### SUPPLIED RECORDS
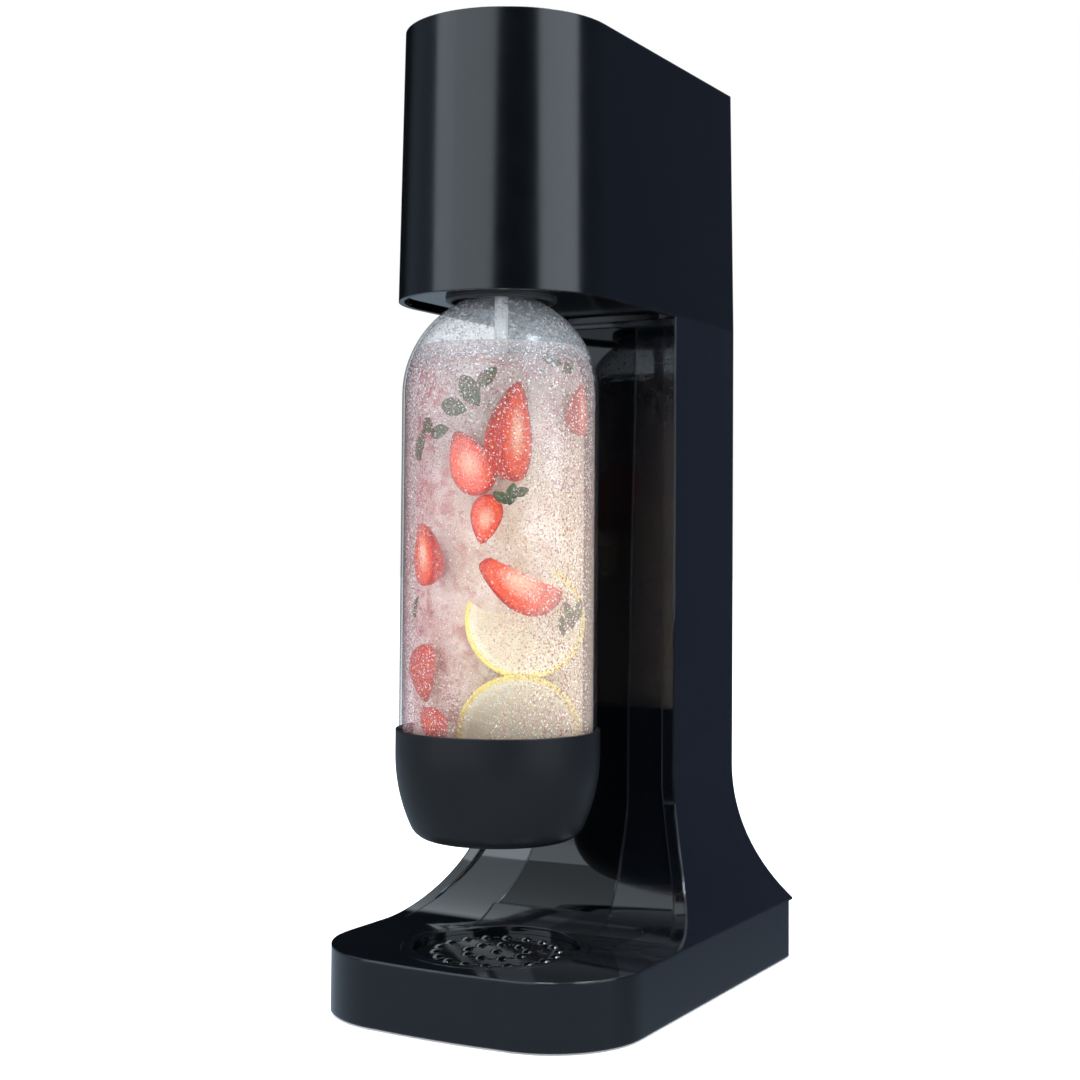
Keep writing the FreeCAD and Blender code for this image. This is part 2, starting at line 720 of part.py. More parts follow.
def screw(name, x, y, low, length, head_down=True):
    """Pan-head screw whose head is at its foot, or at its top."""
    shank = rod(name + "_shank", "{screw_radius} - {running}", length, x, y, low)
    place = low if head_down else f"{low} + {length} - {{screw_head}}"
    head = rod(name + "_head", "2 * {screw_radius}", "{screw_head}", x, y, place)
    return joined(name, [shank, head])


def make_screws():
    """Screws of the base plate and of the chassis."""
    base = [screw(f"base_screw_{i}", x, y, PLATE_LOW + " + {running}", "{plate_thick} + {screw_grip}")
            for i, (x, y) in enumerate(BASE_SCREWS)]
    keep("base_screws", group("base_screws", base))
    low, rise = "({seam_height} - {deck} + 0.5)", f"({CHASSIS_TOP} - {{seam_height}} + {{deck}} + 0.6)"
    frame = [screw(f"frame_screw_{i}", x, y, low, rise, head_down=False)
             for i, (x, y) in enumerate(POSTS)]
    keep("frame_screws", group("frame_screws", frame))


# ---------------------------------------------------------------- gas side

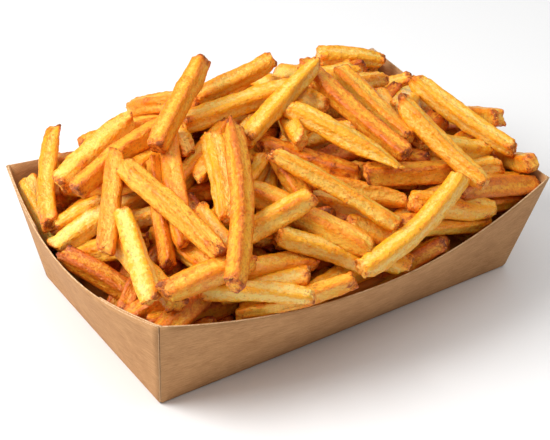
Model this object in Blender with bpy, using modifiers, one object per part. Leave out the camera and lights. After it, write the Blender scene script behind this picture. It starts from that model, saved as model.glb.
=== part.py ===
"""French fries heaped in a folded kraft paperboard tray.

Metres, +Z up. The origin is at the middle of the tray's underside, on the surface that it
stands on. X runs along the tray, Y across it.

The tray is one folded and glued piece of board: a flat floor, two long side walls and two
end walls, all leaning outwards. Their rims dip and bow outwards between the four corners.
The glue tabs of the side walls lie inside the end walls, which are two boards thick there.
The fries are one closed heap that fills the tray and rises above its rim in a mound.
"""

import math
import random

import bmesh
import bpy
from mathutils import Matrix, Vector

# Driving dimensions of the tray
BOARD = 0.0006
RIM_LENGTH = 0.184
RIM_WIDTH = 0.127
FLOOR_LENGTH = 0.169
FLOOR_WIDTH = 0.097
CORNER_HEIGHT = 0.051
SIDE_DIP = 0.0125
SIDE_BOW = 0.013
END_DIP = 0.009
END_BOW = 0.0085
TAB_LENGTH = 0.036
TAB_STEP = 0.0004
TAB_CLEAR_STEPS = 3

# Driving dimensions of the heap
HEAP_GAP = 0.0003
WALL_INSET = 0.0022
BELOW_RIM = 0.004
MOUND_LENGTH = 0.186
MOUND_WIDTH = 0.140
MOUND_EDGE = 0.043
MOUND_TOP = 0.083
MOUND_POWER = 2.2
MOUND_FALL = 0.9
EDGE_BAND = 0.08
BETWEEN_FRIES = 0.006

# Driving dimensions of the fries on top
FRY_SIDE = 0.0082
FRY_LENGTHS = (0.034, 0.076, 0.062)
FRY_RISE = (-0.0035, 0.003)
FRY_LEAN = 0.12
FRY_CLEARANCE = 0.0055
FRY_GRID = (11, 9)
FRY_RETREAT = 0.98
FRY_SPREAD = 1.15
STANDING_RISE = 0.003
STANDING_FRIES = ((-0.040, 0.007, 34, 17), (-0.010, 0.032, 5, 8))
HEAP_SEED = 8

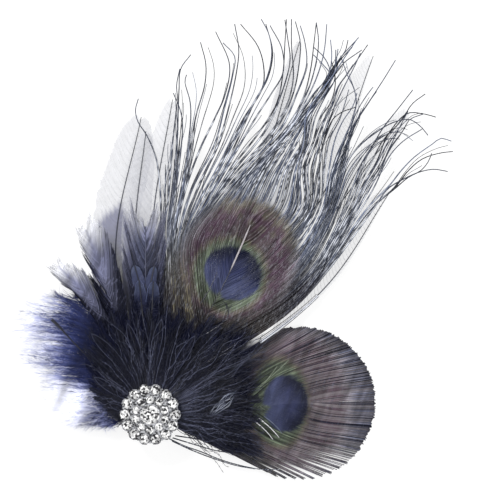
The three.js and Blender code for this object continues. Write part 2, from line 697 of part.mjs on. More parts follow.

### DO THIS
Using the data above, transcribe the lines that run from the line with "Model this object" to the line with "kraft paperboard tray.", both ends kept, and output nothing else.

### CORRECT OUTPUT
Model this object in Blender with bpy, using modifiers, one object per part. Leave out the camera and lights. After it, write the Blender scene script behind this picture. It starts from that model, saved as model.glb.
=== part.py ===
"""French fries heaped in a folded kraft paperboard tray.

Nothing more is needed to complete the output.